Ilda Figueiredo considera haver uma “interpretação muito restritiva das normas” por parte da Domus Social, nomeadamente no 14º artigo do regulamento, onde se elencam os casos de excepção, como situações de emergência social, tecto para vítimas de violência doméstica ou cidadãos gravemente doentes. Sublinhando por diversas vezes não culpar a autarquia pelo grave problema de habitação vivido no Porto e apelando à responsabilidade do Governo, a comunista não deixou de dizer que há, a nível local, mais a fazer. E não deixou Andreia Júnior sem resposta: “Se fosse mãe solteira, com um salário mínimo e filhos menores ia perceber porque falo delas. Não entender esta situação revela um distanciamento da realidade da cidade.”
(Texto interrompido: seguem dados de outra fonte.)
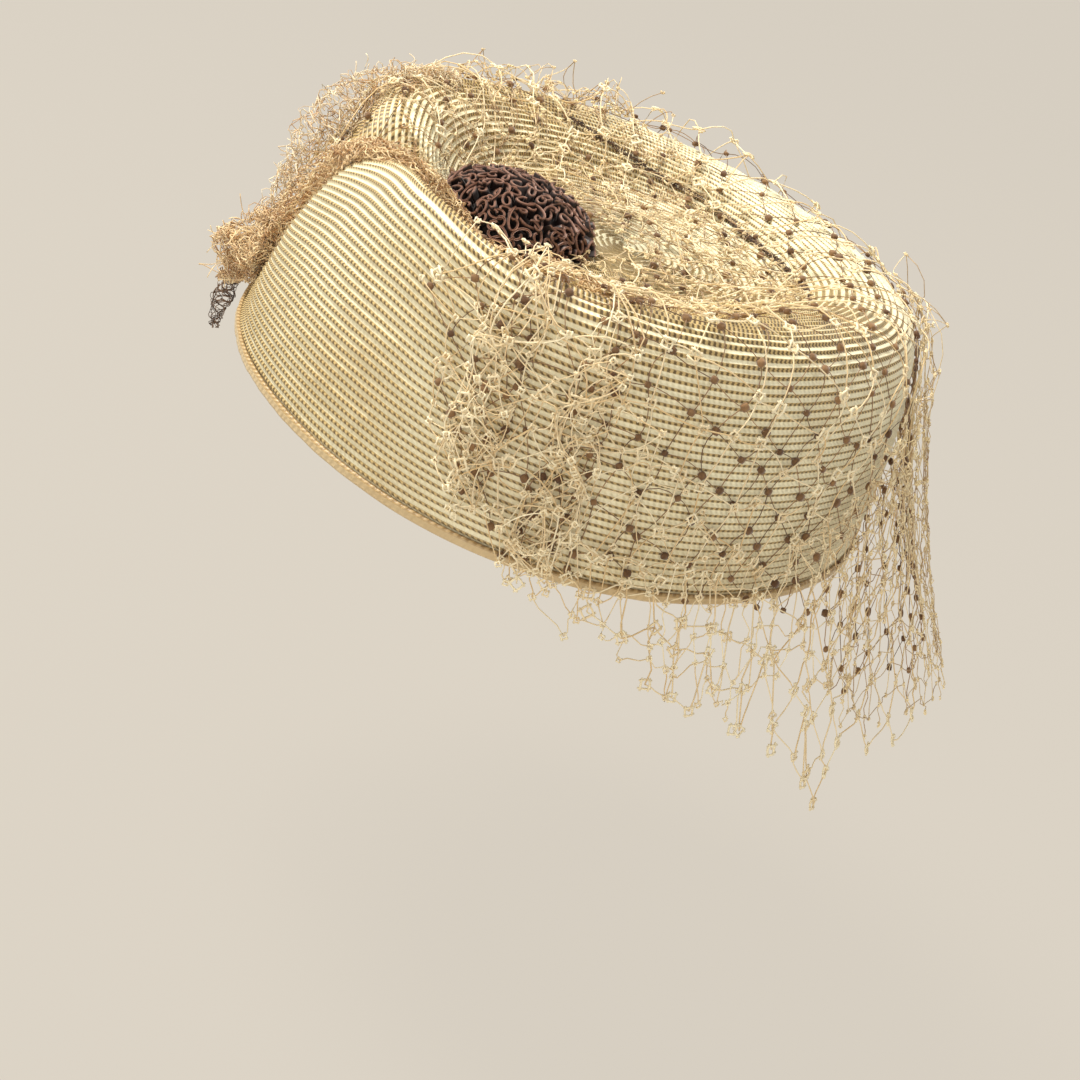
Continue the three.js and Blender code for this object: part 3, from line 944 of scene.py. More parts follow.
CRUSHED = rows_of(
    Cover,
    (10, 1.45, 1.5), (24, 1.3, 1.75), (50, 1.2, 1.95), (90, 1.26, 2.0), (180, 1.36, 2.0),
    (215, 1.2, 2.0), (235, 1.02, 2.0), (255, 0.96, 2.0), (285, 0.94, 1.9), (305, 1.0, 1.66),
    (330, 1.35, 1.5),
)

HEM_COVERS = rows_of(
    Cover,
    (18, 0.75, 1.06), (24, 0.5, 1.1), (32, 0.25, 1.12), (40, 0.08, 1.06), (54, 0.06, 0.9),
    (66, 0.1, 0.5), (86, 0.14, 0.36), (104, 0.36, 0.5), (120, 0.66, 0.76), (150, 0.8, 0.9),
    (172, 0.5, 0.6), (190, 0.26, 0.2),
)

SIDE_COVERS = rows_of(
    Cover,
    (84, 0.14, 0.0), (96, 0.25, 0.4), (112, 0.5, 0.8), (130, 0.78, 1.05), (150, 0.8, 1.05),
    (168, 0.6, 0.7), (180, 0.4, 0.0),
)


@dataclass
class Drape:
    """A net laid over the crown from the dish outwards, that hangs free past where it leaves it."""

    form: CrownForm
    gap: float = 0.9
    covers: tuple[Cover, ...] = COVERS
    folded: bool = True
    trim: tuple[Trim, ...] = WHOLE
    loose_angle: float = 232.0
    loose_spread: float = 38.0
    looseness: float = 2.2
    well_inside: float = -30.0
    hang_steps: int = 40
    hang_rounds: int = 10
    keep_speed: float = 0.86
    fall: float = 0.12
    down: np.ndarray = field(default_factory=lambda: np.array([0.37, 0.03, -0.93]))

    def at(self, flat: np.ndarray, lift: np.ndarray) -> tuple[np.ndarray, ...]:
        """Lay points of the flat net.

        Args:
            flat: points of the flat net in millimetres, with the dish's middle at its middle.
            lift: how far each point stands off what it lies on.

        Returns:
            The points laid, their outward normals, how far past the hem or the cover's edge each
            one is, where under 0 is inside, and which points hang free.
        """
        spoke = np.degrees(np.arctan2(flat[:, 0], -flat[:, 1])) % 360
        fold = smooth_table(table_of(FOLDS), spoke) if self.folded else np.stack([spoke, 0 * spoke], -1)
        angle = fold[:, 0]
        far = np.hypot(flat[:, 0], flat[:, 1])
        wall, top = self.form.lengths(angle)
        lift = lift + fold[:, 1] * np.clip((far - 0.75 * top) / 20, 0, 1)
        place = np.where(far <= top, 2 - far / top, 1 - (far - top) / wall)
        crest = np.exp(-(((place - 1.0) / 0.16) ** 2))
        crest = crest * np.exp(-(((angle - self.loose_angle) / self.loose_spread) ** 2))
        lift = lift + crest * lift * self.looseness
        cover = smooth_table(table_of(self.covers), angle)
        hang = smooth_table(table_of(HANGS), angle)
        hangs = self.folded & (angle > HANGS[0].angle - 4) & (angle < HANGS[-1].angle)
        start = np.where(hangs, hang[:, 0], 0)
        on_crown = np.maximum(place, start)
        points = self.form.lifted(angle, on_crown, self.gap + lift)
        normals = self.form.normal(angle, on_crown)
        past = np.maximum(cover[:, 0] - place, place - cover[:, 1]) * PLACE_RUN
        past = np.maximum(past, np.maximum(angle - self.covers[-1].angle, self.covers[0].angle - angle))
        begin = self.form.lifted(angle, start, self.gap)
        way = np.radians(angle - 90)
        reach = self.form.rim_radius(angle) + hang[:, 1]
        hem = np.stack([reach * np.cos(way), reach * np.sin(way), hang[:, 2]], -1)
        spread = np.stack([np.cos(way), np.sin(way), 0 * way], -1)
        bend = begin * 0.6 + hem * 0.4 + spread * 1.5
        length = np.linalg.norm(hem - begin, axis=1)
        t = (far - top - (1 - start) * wall) / length
        u = np.clip(t, 0, 1.2)[:, None]
        free = (1 - u) ** 2 * begin + 2 * u * (1 - u) * bend + u**2 * hem
        outwards = unit(np.cross(np.stack([-np.sin(way), np.cos(way), 0 * way], -1), unit(begin - hem)))
        outwards = outwards * np.where((outwards * spread).sum(-1) < 0, -1, 1)[:, None]
        ruffle = 2.4 * np.sin(np.radians(spoke) * 13) + 1.5 * np.sin(np.radians(spoke) * 29 + 1)
        free = free + outwards * (lift + np.maximum(ruffle, -1) * u[:, 0])[:, None]
        hanging = hangs & (t > 0)
        points = np.where(hanging[:, None], free, points)
        normals = np.where(hanging[:, None], outwards, normals)
        kept = np.interp(angle, *table_of(self.trim).T)
        past = np.where(hanging, (t - kept) * length, past)
        over = np.maximum((place - cover[:, 1]) * PLACE_RUN, self.well_inside)
        past = np.where(hangs & ~hanging, over, past)
        return points, normals, past, hanging

    def settle(
        self, points: np.ndarray, edges: np.ndarray, rest: np.ndarray, free: np.ndarray
    ) -> np.ndarray:
        """Let the free part of a net hang under its own weight, outside the crown.

        Args:
            points: the crossings.
            edges: the two crossings of each strand.
            rest: how long each strand is.
            free: which crossings may move.

        Returns:
            Where the crossings come to rest.
        """
        angle, place = np.meshgrid(np.arange(0, 361, 3.0), np.linspace(0, 1.6, 40), indexing="ij")
        skin = self.form.lifted(angle, place, 1.0)
        rows, columns = angle.shape
        k = np.arange(rows - 1)[:, None] * columns + np.arange(columns - 1)[None]
        quads = np.stack([k, k + columns, k + columns + 1, k + 1], -1).reshape(-1, 4)
        ground = BVHTree.FromPolygons(skin.reshape(-1, 3).tolist(), quads.tolist())
        now = points.copy()
        before = now.copy()
        movers = np.nonzero(free)[0]
        weight = free.astype(float)
        share = weight[edges] / np.maximum(weight[edges].sum(1, keepdims=True), 1)
        live = weight[edges].sum(1) > 0
        ends, rest, share = edges[live], rest[live], share[live]
        degree = np.bincount(ends.reshape(-1), minlength=len(points))[:, None].clip(1)
        for _ in range(self.hang_steps):
            step = (now - before) * self.keep_speed + self.down * self.fall
            before = now.copy()
            now = now + step * weight[:, None]
            for _ in range(self.hang_rounds):
                gap = now[ends[:, 1]] - now[ends[:, 0]]
                size = np.linalg.norm(gap, axis=1)
                pull = gap * (np.maximum(1 - rest / np.maximum(size, 1e-6), 0))[:, None]
                shift = np.zeros_like(now)
                np.add.at(shift, ends[:, 0], pull * share[:, :1])
                np.add.at(shift, ends[:, 1], -pull * share[:, 1:])
                now = now + shift / degree * 1.9 * weight[:, None]
            for k in movers:
                spot, normal, _, _ = ground.find_nearest(Vector(now[k]), 12.0)
                if spot is not None and (Vector(now[k]) - spot).dot(normal) < 0:
                    now[k] = np.array(spot + normal * 0.1)
        return now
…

Sem resistir à tentação de levar à reunião casos concretos, algo que é, por norma, evitado, Ilda Figueiredo comentou, sem nunca nomear, o caso de despejo de uma inquilina municipal na Ribeira, mãe solteira com dois menores a cargo, por quem já circula uma petição. Com uma advertência por falar de gente ausente da reunião, apesar de ele próprio ter nomeado antes o nome de Paula Gonçalves, Rui Moreira foi objectivo: “Abrir a matriz só faz sentido se aumentarmos o stock”. E isso, tem dito por diversas vezes, não é uma aposta do executivo.
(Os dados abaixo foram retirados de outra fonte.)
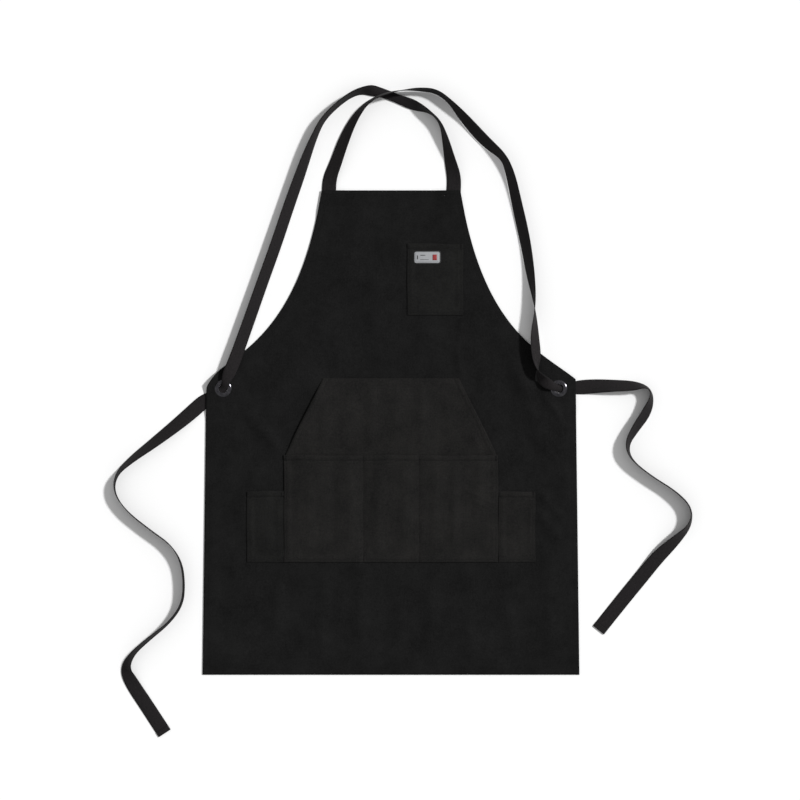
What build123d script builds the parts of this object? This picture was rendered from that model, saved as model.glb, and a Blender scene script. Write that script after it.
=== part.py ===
from build123d import *
import os
from math import cos, radians, sin, tan

# Canvas bib apron with cross-over straps, lying face up on a floor.
# X runs across the apron, +Y toward the neck, +Z up. The origin is on the floor below the middle
# of the cloth. Left and right are as seen from the front, with the bib at the top: left is -X.
# All sizes are in millimetres.

# ---- Driving sizes -------------------------------------------------------------------------
apron_height = 900.0
hem_width_across = 700.0  # overall width at the bottom edge
waist_width = 686.0  # overall width at the waist corners
bib_width = 258.0
armhole_depth = 351.0  # from the bib's top edge down to the waist corners
bib_curve_reach = 265.0  # how far the armhole curve runs on along its start at the bib
bib_curve_angle = 8.9  # degrees from straight down
waist_curve_reach = 80.5  # the same at the waist corner
waist_curve_angle = 39.0  # degrees below level
armhole_steps = 8

canvas = 0.8  # one layer of cloth
hem_fold = 12.0  # width of the hems and of the armhole facings
thread_height = 0.3
thread_width = 0.8
stitch_inset = 9.5  # from an edge to its hem's row of stitches
gap = 0.3  # between neighbouring pieces

strap_width = 26.0
strap_thickness = 1.5
strap_room = 0.9  # above a strap that runs below the cloth
strap_sewn_length = 30.0  # sewn to the back of the bib
strap_station = 11.0  # length of strap between two of its sections
stations_per_loft = 10

eyelet_bore = 17.0
eyelet_wall = 0.8
eyelet_flange = 31.0  # outer diameter
eyelet_flange_height = 1.2
eyelet_from_edge = 31.0  # from the eyelet's middle to the side edge at the waist
eyelet_below_waist = 17.0
washer_diameter = 29.0
washer_thickness = 0.6
patch_diameter = 32.0
strap_exit_drop = 22.0  # how far toward the hem a strap may run before it leaves the side edge

chest_pocket_width = 104.0
chest_pocket_height = 133.0
chest_pocket_middle = 82.0  # right of the centre line
chest_pocket_below_bib = 99.0
label_width = 51.0
label_height = 25.0
label_corner = 5.5
label_thickness = 0.6
label_from_left = 11.7  # from the chest pocket's left edge
label_below_mouth = 13.0

hand_pocket_top_width = 253.0
hand_pocket_waist_width = 394.0  # at the lower end of its slanted openings
hand_pocket_top = 101.0  # height above the middle of the cloth
front_pocket_width = 398.0
front_pocket_top = -42.0
front_pocket_height = 199.0
divider_from_middle = 52.0
tool_pocket_width = 69.0
tool_pocket_height = 132.0
pocket_puff = 5.2  # how far the pockets stand open
pocket_seam = 5.0  # sewn margin of the pockets
pocket_slope = 6.0  # length over which a pocket rises to its puff

# ---- Worked-out sizes ----------------------------------------------------------------------
half_height = apron_height / 2
waist_height = half_height - armhole_depth
back_gap = 2 * canvas  # the panel lies on its doubled hems
panel_top = back_gap + canvas
strap_lift = strap_thickness + strap_room  # how far a strap below the cloth lifts it
eyelet_x = waist_width / 2 - eyelet_from_edge
eyelet_y = waist_height - eyelet_below_waist
strap_x = bib_width / 2 - 14.0
front_pocket_bottom = front_pocket_top - front_pocket_height
layer_limit = 20.0  # taller than any cloth layer


# ---- Outlines ------------------------------------------------------------------------------
def armhole_line(inset):
    """Points and end directions of the right armhole's edge, or of a parallel line inside it."""
    bib_corner = Vector(bib_width / 2, half_height)
    waist_corner = Vector(waist_width / 2, waist_height)
    a, b = radians(bib_curve_angle), radians(waist_curve_angle)
    leave = bib_corner + Vector(sin(a), -cos(a)) * bib_curve_reach
    arrive = waist_corner - Vector(cos(b), -sin(b)) * waist_curve_reach
    points, directions = [], []
    for step in range(armhole_steps + 1):
        t = step / armhole_steps
        s = 1 - t
        place = (bib_corner * s**3 + leave * (3 * s * s * t)
                 + arrive * (3 * s * t * t) + waist_corner * t**3)
        along = (leave - bib_corner) * s * s + (arrive - leave) * (2 * s * t)
        along = (along + (waist_corner - arrive) * (t * t)).normalized()
        points.append(place + Vector(along.Y, -along.X) * inset)
        directions.append(along)
    return points, directions[0], directions[-1]


def apron_outline(inset=0.0):
    """The cut shape of the apron, or a parallel shape inside it."""
    points, first_way, last_way = armhole_line(inset)
    past = 40.0  # how far the armhole's cut runs on past its ends
    first, last = points[0] - first_way * past, points[-1] + last_way * past
    far = hem_width_across
    side_slope = (hem_width_across - waist_width) / 2 / (half_height + waist_height)
    high_side = waist_width / 2 - side_slope * armhole_depth - inset
    low_side = hem_width_across / 2 - inset
    with BuildSketch() as outline:
        Polygon((-low_side, inset - half_height), (low_side, inset - half_height),
                (high_side, half_height - inset), (-high_side, half_height - inset), align=None)
        for side in (1, -1):
            with BuildSketch(mode=Mode.PRIVATE) as armhole:
                with BuildLine():
                    Line(first, points[0])
                    Spline(*points, tangents=(first_way, last_way))
                    Line(points[-1], last)
                    Polyline(last, (far, last.Y), (far, first.Y), first)
                make_face()
                if side < 0:
                    mirror(about=Plane.YZ, mode=Mode.REPLACE)
            add(armhole.sketch, mode=Mode.SUBTRACT)
    return outline.sketch


def armhole_zone(side):
    """A rectangle round the armhole on one side, below the bib's top hem."""
    inner, outer = bib_width / 2 - 60, waist_width / 2 + 20
    with BuildSketch() as zone:
        with Locations((side * (inner + outer) / 2, (half_height - hem_fold + waist_height - 3) / 2)):
            Rectangle(outer - inner, armhole_depth - hem_fold + 3)
    return zone.sketch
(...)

“Fará sentido, demagogicamente, flexibilizarmos? Pesará sobre nós o ónus de criar uma situação de absoluta ingovernabilidade.” As casas, interveio o vereador da habitação, são hoje um “bem raro” e, por isso, devem ser tratadas com “parcimónia”. Apesar disso, realçou, a autarquia entregou 327 casas em 2019. O “drama” actual é já diferente do existente em 2013, quando Rui Moreira assumiu os destinos da autarquia. Há menos desemprego, “mas o fruto do trabalho não diminuiu a pobreza”. Ainda assim, aferiu, sublinhando aquilo que Rui Moreira já havia dito, “é preciso olhar para a totalidade da realidade”. E pedir contas a outros destinatários: Que responsabilidade cabe à Segurança Social? E o que é feito das casas do IHRU?
Sem moratória aprovada, passou-se a outros debates. Mas a reunião acabaria duas horas depois, ironicamente, tal como começou. No período dedicado aos cidadãos, os quatro presentes relataram os seus dramas aos vereadores. Todos relacionados com habitação.